At this point I have to add Stephens’s definition of the term “Co-production”: co-production is “voluntary or involuntary involvement of a service user in any of the design, management, delivery and/or evaluation of public services in order to add value”. From that follows that co-production is part of the nature of public service delivery, because production and consumption occur at the same time. Taking on Stephen’s perspective co-production is just everywhere. He introduced 4 Quadrants of co-production: pure co-production, co-design, and co-construction (I missed the fourth one, but I can be found in two recent articles, one in the 2013 volume of the American Public Administration Review, and another one in 2015 in the British Journal of Public Management).

Budapest_Kalvin_ter_designIs this alreay co-production? Customers at Kalvin tér metro station in Budapest, Oct 15.

Comments from the audience pointed on two major issues: Stephen delivered a series of good and also entertaining arguments why co-production is a relevant issue. But are there any examples of successful co-production? Stephen gave a negative example of co-production effects from mental health care in Scotland. Children had a say there in the co-design of new residential homes. And what they wanted was to have the door handle at the bottom of the door – so they could leave themselves. But this is not what social workers really want.

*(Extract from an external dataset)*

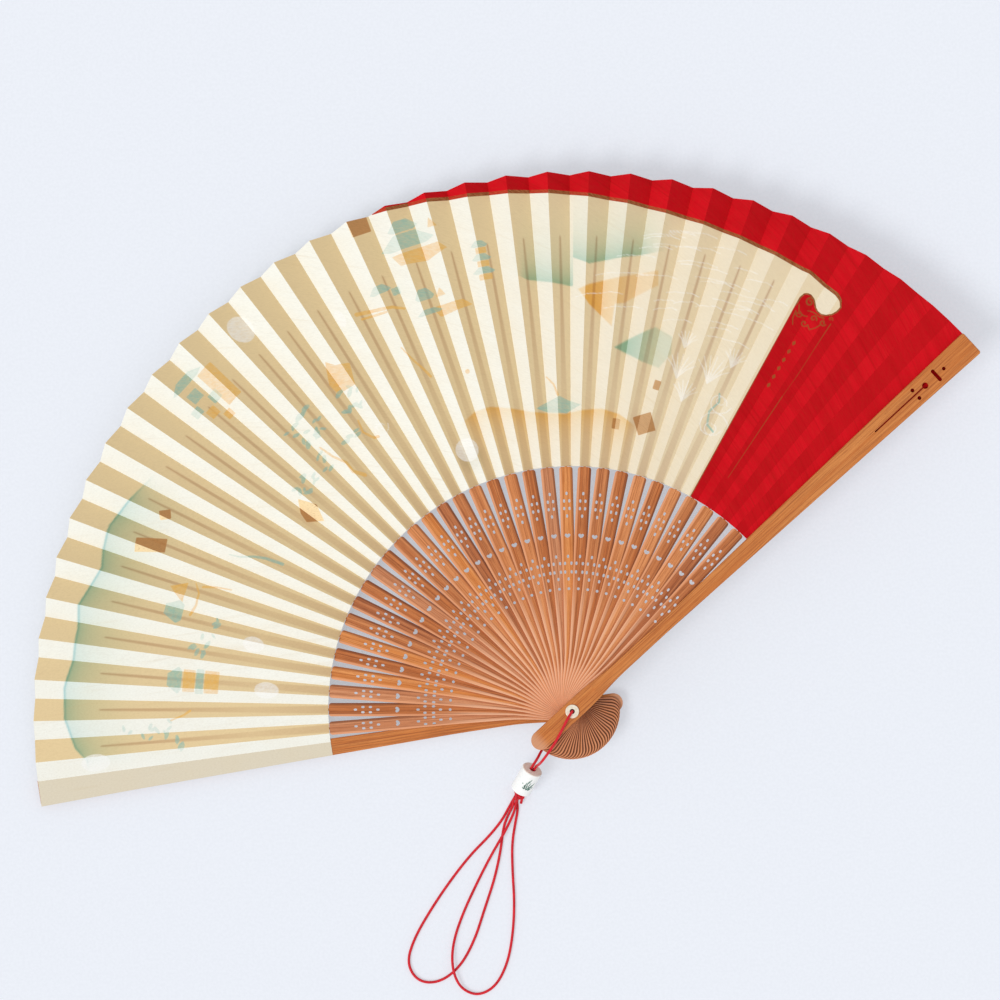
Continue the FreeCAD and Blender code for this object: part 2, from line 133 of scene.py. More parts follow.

The second issue is a lack of quantitative measures to co-production intensity and its potential impacts on organizational performance. Stephen argued that qualitative research is the only approach because service delivery and thus co-production is about processes. But in fact there is work going on to address this issue: The next day Marco Meneguzzo from London Open University presented a set of potential indicators to capture the extent of co-production activities.

And there is (even more) good news. Per Skalen from Karlstad University gave an example of successful co-production from Swedish health care. The inclusion of patients in designing the treatment increases clinical outcomes. So co-production to the innovation forefront!